Another dilemma: You need to manually open your condo and be present there for people to join it. There is no passive income solution. And if you're not online all the time, cabitzing and schmoozing and adding new installations, people will get bored, your artists won't get the exposure they want, and they'll stop paying you.
Expectation: The interactive/social element of my business is what makes it better than my competitors.
Reality: Except, of course, the business of viewing art is just as passive in a 3D virtual space as it is on a website. If anything, the social aspect is a distraction rather than an enhancement, as people will focus on each other, and treat the canvases around them as window dressing for your cool, virtual party.
Expectation: I'm giving the people who don't want to look at porn an alternative.
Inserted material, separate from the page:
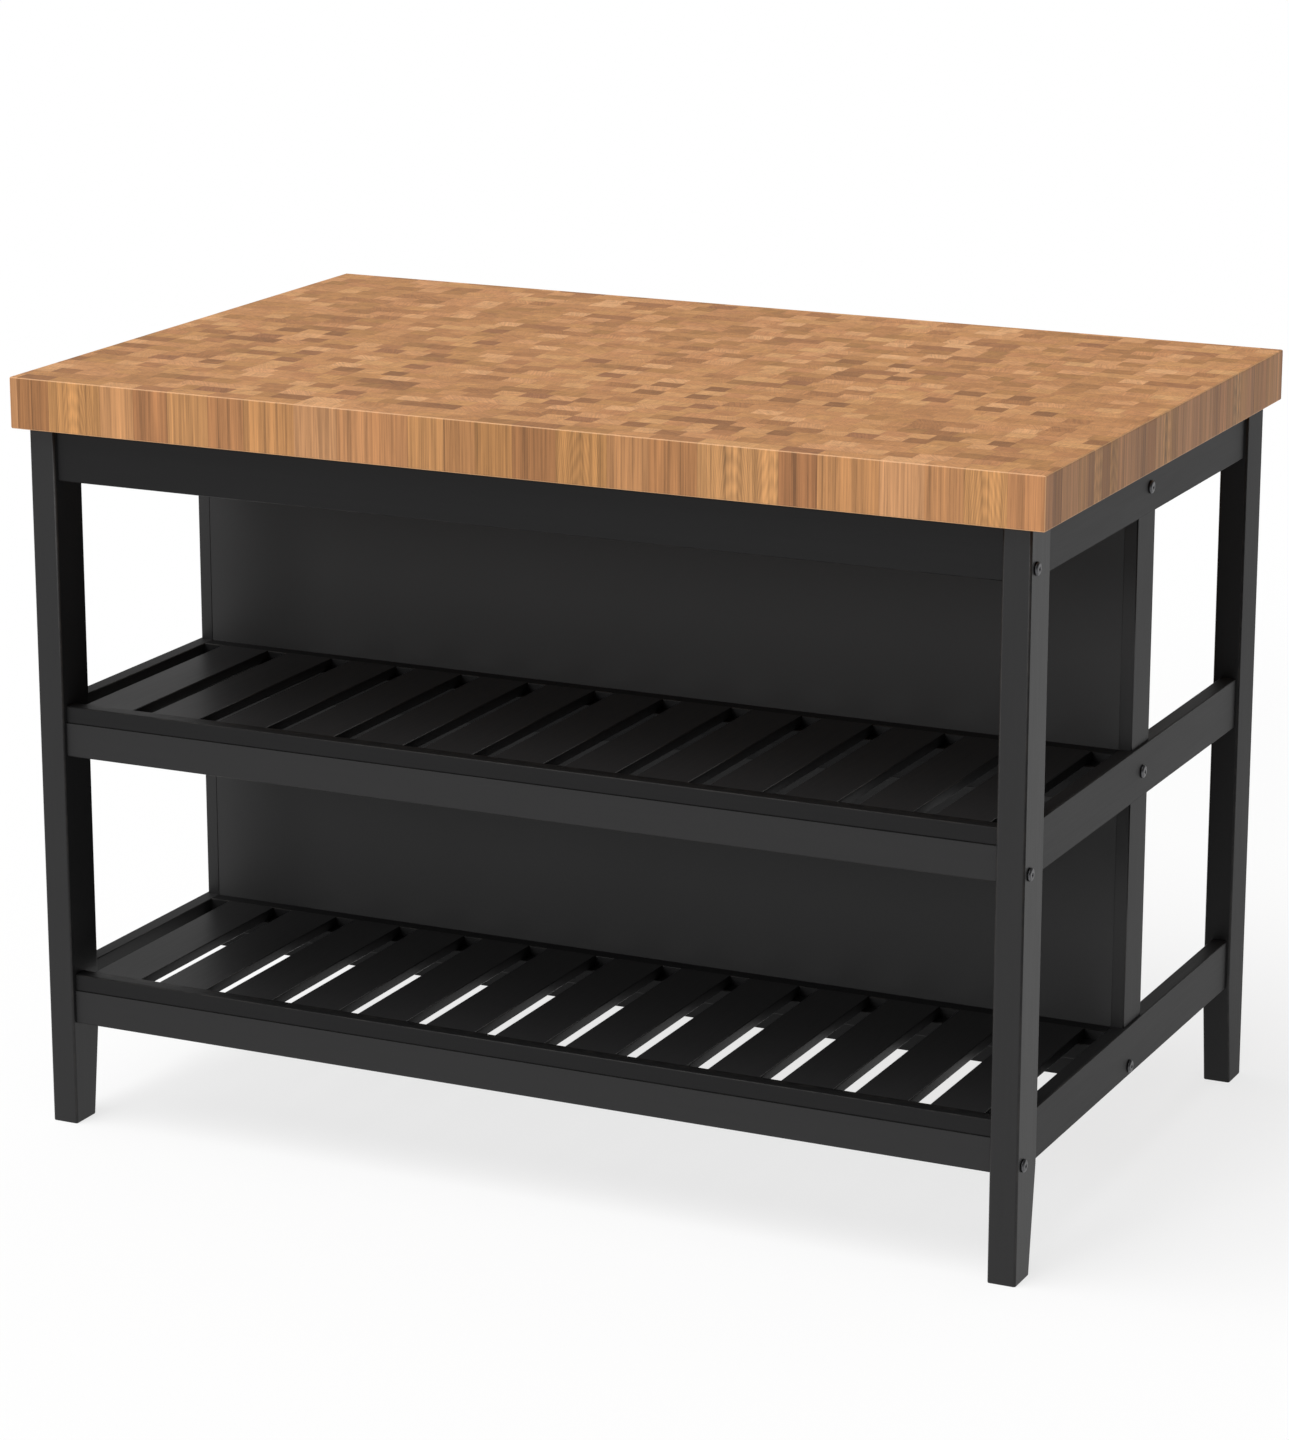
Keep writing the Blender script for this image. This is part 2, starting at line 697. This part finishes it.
def repeat(model, places):
    """One mesh with a copy of a model at each place."""
    shape = bpy.data.meshes.new("model")
    model.to_mesh(shape)
    model.free()
    bm = bmesh.new()
    for matrix in places:
        start = len(bm.verts)
        bm.from_mesh(shape)
        bm.verts.ensure_lookup_table()
        bmesh.ops.transform(bm, matrix=matrix, verts=bm.verts[start:])
    bpy.data.meshes.remove(shape)
    return bm


head_radius = 0.0075
head_height = 0.0035
bolt_radius = 0.003
bolt_chamfer = 0.0006
socket_mouth = 0.0034
socket_radius = 0.0023
socket_depth = 0.0024
socket_sides = 6

bolt_places = []
for low, high in solids("frame_bolts"):
    bolt_length = high.x - low.x - head_height
    side = 1 if low.x + high.x > 0 else -1
    outer = high.x if side > 0 else low.x
    under_head = outer - side * head_height
    spot = Vector((under_head, (low.y + high.y) / 2, (low.z + high.z) / 2))
    outward = Vector((side, 0, 0)).to_track_quat("Z", "X").to_matrix().to_4x4()
    bolt_places.append(Matrix.Translation(spot) @ outward)

bolt = spun(
    [
        (0.0, -bolt_length),
        (bolt_radius - bolt_chamfer, -bolt_length),
        (bolt_radius, -bolt_length + bolt_chamfer),
        (bolt_radius, 0.0),
        (head_radius, 0.0),
        (head_radius, 0.0014),
        (head_radius - 0.00025, 0.0021),
        (head_radius - 0.0008, 0.0028),
        (head_radius - 0.0016, 0.0033),
        (head_radius - 0.0025, head_height),
        (socket_mouth, head_height),
    ],
    turns=36,
)
socket(bolt, head_height, socket_radius, socket_depth, socket_sides)
bolts = repeat(bolt, bolt_places)
black_steel = metal("black_oxide_steel", (0.055, 0.055, 0.058), (0.11, 0.11, 0.115), 0.30)
place(bolts, "socket_head_bolts", black_steel, "black_bolt", "frame_bolts")


# ---------------------------------------------------------------------------------------------
# Small hardware. Zinc-plated steel barrel nuts, wood screws and the angle brackets that hold
# the top down, and beech dowels in the glued joints. All keep the frame's exact shapes.
# ---------------------------------------------------------------------------------------------


def beech_wood(name):
    """Pale beech, cut for dowels."""
    f = Finish(bpy.data.materials.new(name))
    fleck = f.noise((500.0, 500.0, 500.0), detail=4.0)
    cloud = f.noise((60.0, 60.0, 60.0), detail=2.0)
    colour = f.mix(fleck * 0.5 + cloud * 0.5, (0.46, 0.28, 0.15), (0.66, 0.45, 0.28))
    return f.done(colour, 0.55 + fleck * 0.15, fleck, 0.0001)


zinc_steel = metal("zinc_plated_steel", (0.40, 0.40, 0.41), (0.58, 0.58, 0.57), 0.28)
for node in ("barrel_nuts", "wood_screws", "angle_brackets"):
    refinish(node, zinc_steel)
refinish("dowels", beech_wood("beech"))


# ---------------------------------------------------------------------------------------------
# Studio. A plain pale floor that glows a little, and a sky that is brighter on the left. A
# broad soft key light stands high at the front left, and a weaker one low at the front.
# ---------------------------------------------------------------------------------------------

floor_half = 60.0
floor_grey = (0.24, 0.24, 0.24)
floor_glow = 0.74

bm = bmesh.new()
bmesh.ops.create_grid(bm, x_segments=1, y_segments=1, size=floor_half)
floor_mesh = bpy.data.meshes.new("floor")
bm.to_mesh(floor_mesh)
bm.free()
floor = bpy.data.objects.new("floor", floor_mesh)
bpy.context.scene.collection.objects.link(floor)
f = Finish(bpy.data.materials.new("pale_floor"))
paper = f.node(
    "ShaderNodeBsdfPrincipled",
    None,
    {
        "Base Color": floor_grey,
        "Roughness": 0.9,
        "Specular IOR Level": 0.0,
        "Emission Color": (1.0, 1.0, 1.0),
        "Emission Strength": floor_glow,
    },
    "BSDF",
)
f.node("ShaderNodeOutputMaterial", None, {"Surface": paper})
floor_mesh.materials.append(f.owner)

sky_left = 0.58
sky_right = 0.08
backdrop = 0.97  # the sky as the camera itself sees it

sky = Finish(bpy.data.worlds.new("studio"))
bpy.context.scene.world = sky.owner
way = sky.node("ShaderNodeTexCoord", take="Generated")
to_right = sky.node("ShaderNodeSeparateXYZ", None, {"Vector": way}, "X")
fade_ends = {"From Min": -1.0, "From Max": 1.0, "To Min": sky_left, "To Max": sky_right}
fade = sky.node("ShaderNodeMapRange", None, {"Value": to_right, **fade_ends}, "Result")
seen = sky.node("ShaderNodeLightPath", take="Is Camera Ray")
glow = sky.node("ShaderNodeMix", None, {"Factor": seen, "A": fade, "B": backdrop}, "Result")
white = {"Color": (1.0, 1.0, 1.0), "Strength": glow}
light = sky.node("ShaderNodeBackground", None, white, "Background")
sky.node("ShaderNodeOutputWorld", None, {"Surface": light})


def lamp(name, strength, spread, way):
    """A far lamp that shines one way. The spread in degrees softens its shadows."""
    data = bpy.data.lights.new(name, "SUN")
    data.energy = strength
    data.angle = math.radians(spread)
    stand = bpy.data.objects.new(name, data)
    stand.rotation_euler = Vector(way).to_track_quat("-Z", "Y").to_euler()
    bpy.context.scene.collection.objects.link(stand)


lamp("key", 2.3, 50, (0.24, 0.34, -0.91))
lamp("fill", 0.95, 18, (0.24, 0.92, -0.29))

bpy.context.scene.view_settings.view_transform = "Standard"


# ---------------------------------------------------------------------------------------------
# Camera. It stands at eye height at the front right, tilted down a little, with a long lens
# and no shift.
# ---------------------------------------------------------------------------------------------

camera_place = (2.2246, -4.7014, 1.8747)
camera_turn = math.radians(25.47)
camera_down = math.radians(15.1)

camera = bpy.data.cameras.new("camera")
camera.lens = 113.8
camera_object = bpy.data.objects.new("camera", camera)
camera_object.location = camera_place
camera_object.rotation_euler = (math.pi / 2 - camera_down, 0.0, camera_turn)
bpy.context.scene.collection.objects.link(camera_object)
bpy.context.scene.camera = camera_object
Reality: And that's good and noble. We need more people doing that. Unfortunately, making money from this idea (outside of a tip jar) isn't on the table. On TU, the porn alternatives people want are either 1) watching videos together, 2) listening to music together, 3) playing games, or 4) talking about things. If you can accomplish these in a virtual art gallery that pays homage to artists, and collect tips from people who value what you do, congrats, you've got a coffee fund. Make something really wild out of your condo and you might even have a secondary income.
Funny story: After running the gallery for a week, people would join it hoping to find porn. Apparently many porn servers turn the porn into a scavenger hunt--the host makes the canvas or TV displaying it tiny, and hides it somewhere in the condo. When a guest finds it, the host resizes the canvas or TV and everyone views it together. When I told these visitors I didn't have any porn, they immediately left, usually after making a nasty little parting shot. I decided to have a little fun with them (they were dealing with Mangcho, after all) and play a game of my own. I put two beach balls in the condo basement, under some stairs. When a kid logged on, zoomed through the gallery and asked me if I had any porn, I told them about the "balls room" in the basement. They'd rush down there and ask where the porn was. I'd play a game of hot and cold with them ("getting warmer...getting colder") until they found the beach balls. When they found them, I'd say, "You found it! You found the balls!" And throw them at the kid. Moral of story: make sure they don't have a microphone first. Hearing a 13 year-old social outcast screech about porn isn't a great way to spend an afternoon.
Expectation: If enough people are in a place, at least one of them will buy from you.
Reality: People are fickle creatures when it comes to art. You could find art that speaks to you deeply, hang it on the wall, and tell 500 people about it. That 500 people may even stop by. Will even one of them love it? Maybe. Or maybe not. Maybe they'll think it looks good but never contact the artist, which is the point of hosting it in the first place. Remember, it's not the visitors buying space, but the artists. A big number of guests is no guarantee of sales, especially when the artists may never even set foot in your gallery.
If this all sounds like I'm dissuading you from running a Tower Unite gallery yourself, it's because I am. Much like how 3D "menu rooms" in video games died out in the 1990s, the mechanics aren't quite there to run a 3D website, even if the fundamentals are in place. When an art site can handle the same demands as a virtual gallery with less hassle, you're better off turning your cushy virtual pad into a wacked-out art installation than renting out canvases. There's a lot of potential to make money through TU, but the developers don't seem too interested in making it any easier. So long as people keep experimenting with what's possible, and improve on what's there, who knows--maybe VR standup really will be the next big thing.